Archive for April, 2015

‘SHADOWS IN THE NIGHT’: BOB DYLAN, NO STRANGER IN THE NIGHT TO FRANK SINATRA

Bob Dylan and the late Frank Sinatra might seem like the most unlikely musical pairing. To a superficial observer, the two could appear to have nothing in common other than being famous, American and from migrant groups (Dylan Ukrainian-Jewish, Sinatra Italian).

Nonetheless, Dylan has always been a Sinatra admirer, covert or otherwise. At a tribute concert for Sinatra’s 80th birthday in 1995 Bob’s contribution took the form, on Frank’s request, of a 1964 song he almost never performs – ‘Restless Farewell’, a song which may have touched Sinatra since its lyric bears some stray resemblance to that of his own rather better-known ‘My Way’.

‘My Way’, however, does not show up on ‘Shadows in the Night’, Dylan’s tribute album released in 2015, 17 years after Sinatra’s death in 1998. Nor should the curious expect to find ‘New York, New York’ or ‘Strangers in the Night’.

shadows in the night

The best-known songs on the 10-track album are ‘Autumn Leaves’ and ‘Some Enchanted Evening’, plus a standard not necessarily associated with The Voice, the much-interpreted ‘That Lucky Old Sun’ (associated with, among many others, Ray Charles and Johnny Cash).

The other tracks are: ‘I’m a Fool to Want You’, ‘The Night We Called It a Day’, ‘Stay With Me’, ‘Why Try To Change Me Now?’, ‘Full Moon and Empty Arms’, ‘Where Are You?’ and ‘What’ll I Do?’. None of these are among Sinatra’s best-known numbers, although ‘I’m a Fool to Want You’ and ‘What’ll I Do?’ have both been covered by Linda Ronstadt. In particular, ‘Stay With Me’, from the soundtrack of a 1964 film, ‘The Cardinal’, was surely positively obscure until Bob Dylan laid hold on it. Taken as a whole, Dylan’s Sinatra harvest reveals a subtler and more nuanced side of the great vocalist than many might be familiar with.

Surprise though it may have landed as, this album is not totally without links with Dylan’s past. He has performed ‘That Lucky Old Sun’ live 25 times between 1985 and 2000 (though no-one knows if – some enchanted evening ? – his new arrangement of the song will show up on stage) Nor is the concept of a covers album new to the Dylan catalogue : this is his fifth release consisting entirely of interpretations of others’ songs, the last being ‘Christmas in the Heart’ from 2009.

Dylan debuted ‘Stay With Me’ live on 26 October 2014, at Hollywood’s Dolby Theatre. He has performed it at every concert since, in the encore slot. None of the other songs (eight remain unperformed in the Dylan annals) has yet shown up live, but we may live in hope.

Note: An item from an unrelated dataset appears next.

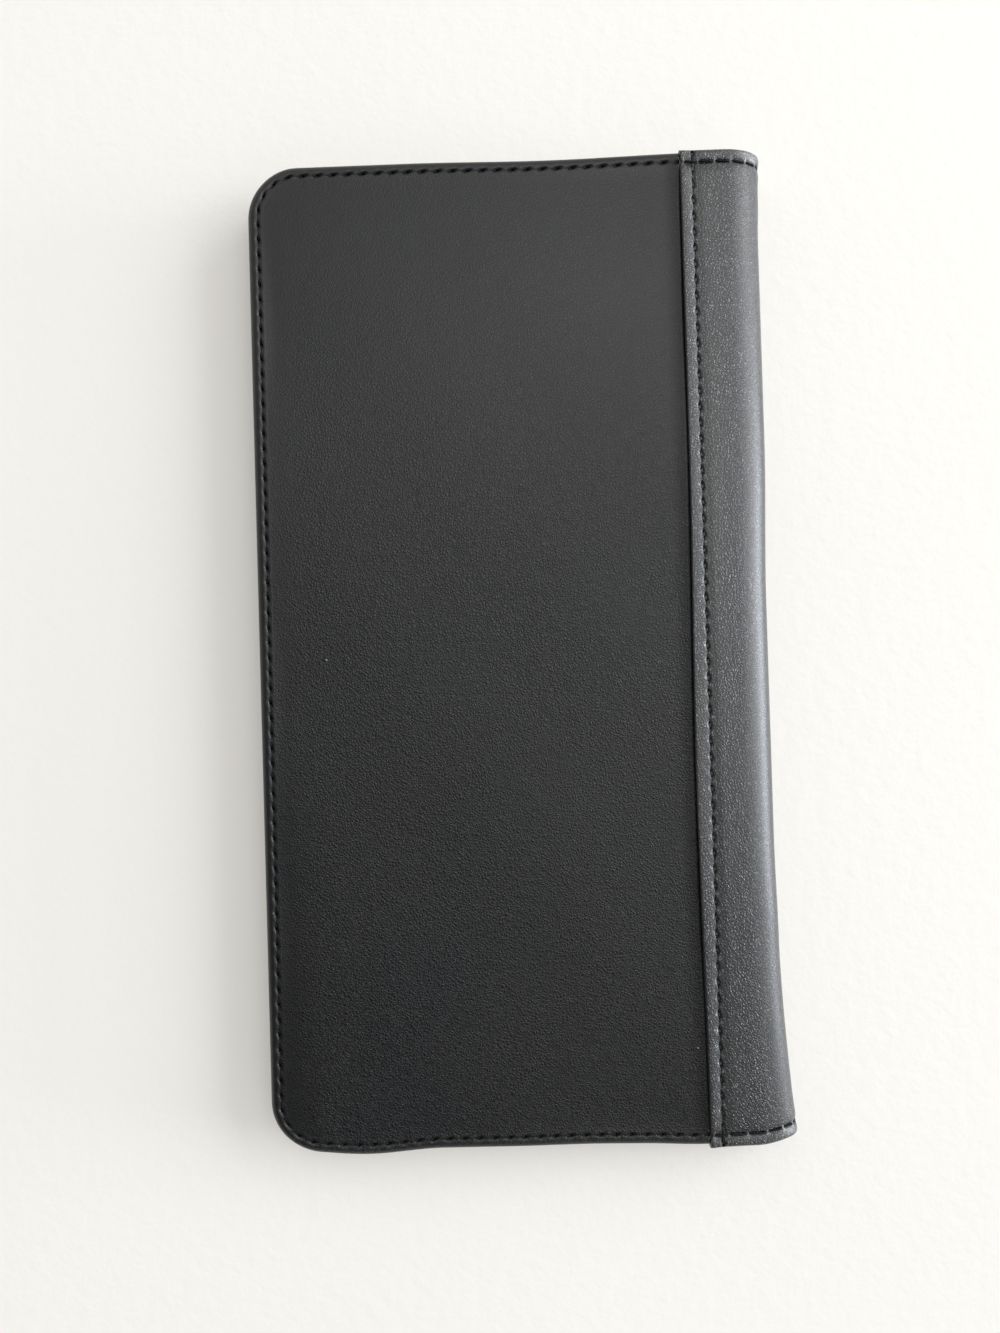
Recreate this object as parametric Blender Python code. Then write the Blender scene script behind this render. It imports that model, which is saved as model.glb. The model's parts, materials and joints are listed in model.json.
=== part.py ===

The album has achieved both commercial and critical success. It reached No 7 on the US chart, and in the UK actually gave Dylan his eighth number one. Reviews have abounded, mostly favourable and some wellnigh ecstatic, arguably the best (and most musically erudite) being that by Ben Greenman in the ‘New Yorker’ (‘Bob Dylan’s Sinatra Album’, 3 February 2015 – www.newyorker.com/culture/culture-desk/bob-dylans-sinatra-album).

Praise does, however, been somewhat less unqualified within Dylan’s hardcore fan circles: this suggests, though, that ‘Shadows in the Night’ may have appealed more broadly to the listening public than much of Bob Dylan’s recent output. Dylan and Sinatra both have big fan bases that do not always coincide – but adding the two fan bases together looks to have propelled the album up the charts.

That, however, can only have happened because this is a good album, if not indeed a remarkable one. Comparison validates its quality: Sinatra’s originals can all be downloaded, and listening to Bob’s and Frank’s performances one by one and side by side reveals both the carefulness of Sinatra’s vocal articulations and the tremendous effort Dylan has made, confessedly by dint of multiple listening, to replicate – but not imitate – them. Equally, to download the Sinatra tracks in Dylan’s sequence is to create … dare one say it? – a shadow album for ‘Shadows in the Night’, or indeed a ‘lost’ Sinatra album conjured into existence by Dylan’s magisterial gesture.

Many say today that Dylan’s voice is ‘shot’. Not on this album : this material suits the septuagenarian state of his voice, better perhaps than his more recent originals. On one song at least, ‘That Lucky Old Sun’ (a number of long-suffering lament more suited to Bob’s world than Frank’s), there is no doubt that Dylan outshines Sinatra – and on the rest it can reasonably be called a draw.

‘Shadows in the Night’ will shine in the Dylan canon as a totally unexpected, yet remarkably successful, late-career manifestation of the great songwriter’s intimate connection with his native popular music tradition. Dylan sings Sinatra Dylan’s way – and that late-Dylan voice does the Voice proud!